The new rule allows teams to issue an intentional walk simply with a signal from the dugout as opposed to the traditional method of tossing four pitches for balls. Given the newness of it all, Trout admits he was caught by surprise during Monday’s game when it was used.

Trout had just doubled during the eight inning of Monday’s game when the A’s elected to issue an intentional walk to Albert Pujols in the Angels’ subsequent at-bat. Trout says he was left a bit confused when he looked up and saw Pujols standing at first base.

“I called timeout, got back to the bag, and when I looked up, he was on first base. It was different,” Trout admitted, via The Los Angeles Times. “He was laughing. I was laughing. It took me a little bit to figure out what happened. But that’s the way it’s going, I guess.”

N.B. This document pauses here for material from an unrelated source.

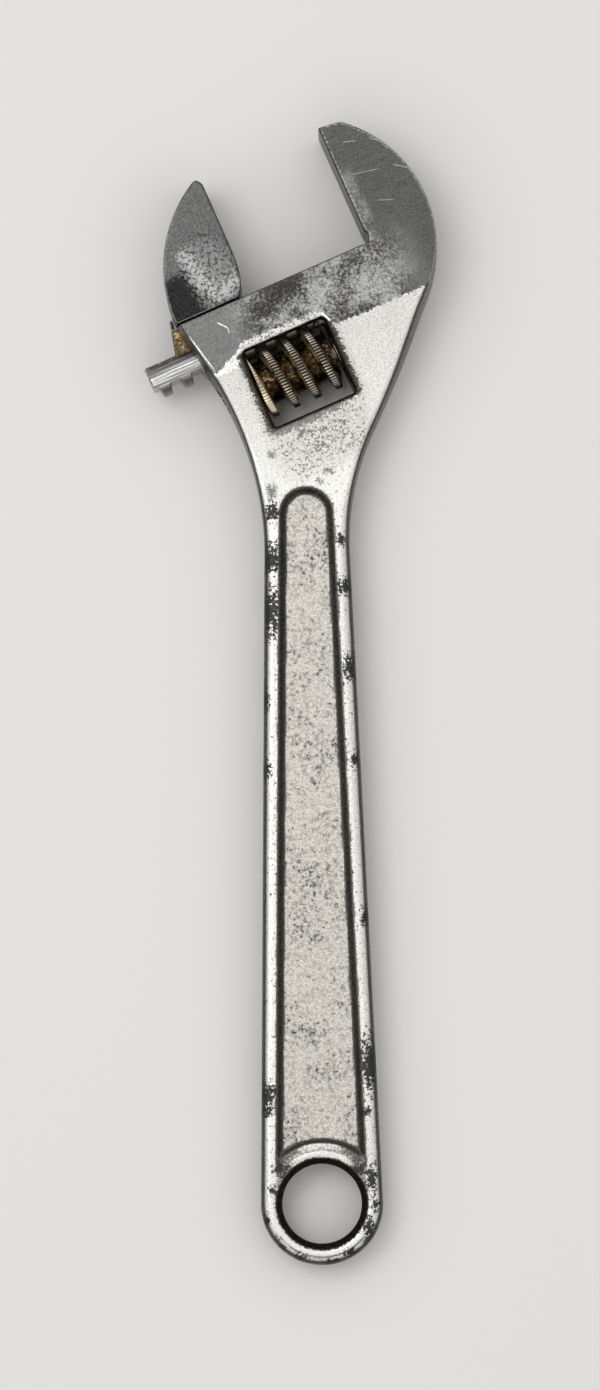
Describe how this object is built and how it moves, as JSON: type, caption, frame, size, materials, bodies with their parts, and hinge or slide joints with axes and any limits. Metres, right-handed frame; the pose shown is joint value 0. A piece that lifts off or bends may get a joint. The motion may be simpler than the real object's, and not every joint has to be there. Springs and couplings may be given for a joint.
{
  "type": "adjustable wrench",
  "caption": "Adjustable wrench: flat forged handle with a hanging hole, angled head with a fixed jaw, and a sliding jaw driven by a knurled worm.",
  "frame": {"origin": "centre of the hanging hole, halfway through the handle's thickness", "axes": "+Y along the handle from the hanging hole to the head, +X to the fixed jaw's side, +Z out of one flat face"},
  "size_m": [0.0659, 0.2541, 0.0158],
  "materials": {
    "plated_steel": "worn satin plating, pitted, with bare dark spots on the rims; ground head left as bare steel",
    "ground_steel": "ground, with a pitted patch",
    "oiled_steel": "dark oily steel with a lighter knurled crest",
    "pin_steel": "dark turned steel",
    "spring_steel": "dark drawn wire"
  },
  "bodies": {
    "wrench": {"handle_body": "plated_steel", "worm_pin": "pin_steel", "pin_spring": "spring_steel"},
    "jaw": {"sliding_jaw": "ground_steel"},
    "worm": {"worm_knurl": "oiled_steel"}
  },
  "joints": [
    {"name": "jaw_slide", "type": "slide", "parent": "wrench", "child": "jaw", "axis": [0.9239, 0.3827, 0], "range_m": [-0.003, 0.02855]},
    {"name": "worm_spin", "type": "hinge", "parent": "wrench", "child": "worm", "pos_m": [-0.00126, 0.18597, 0], "axis": [0.9239, 0.3827, 0], "range_deg": [-2025, 214]}
  ],
  "couplings": [
    {"joint": "worm_spin", "follows": "jaw_slide", "rad_per_m": -1236.8}
  ]
}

For what it’s worth, the gambit ultimately paid off as C.J. Cron was retired on a ground out, ending the inning. The A’s went on to win by a score of 4-2.

A period of adjustment of course should be expected as the new method of issuing an intentional walk gets integrated into the game. The theory is it will help speed up games, and while the extent of its impact in that regard remains to be seen, the signaled intentional walk obviously will remain a novel curiosity throughout the coming weeks and months of the 2017 season.

At least Trout and Pujols got a good chuckle out of it.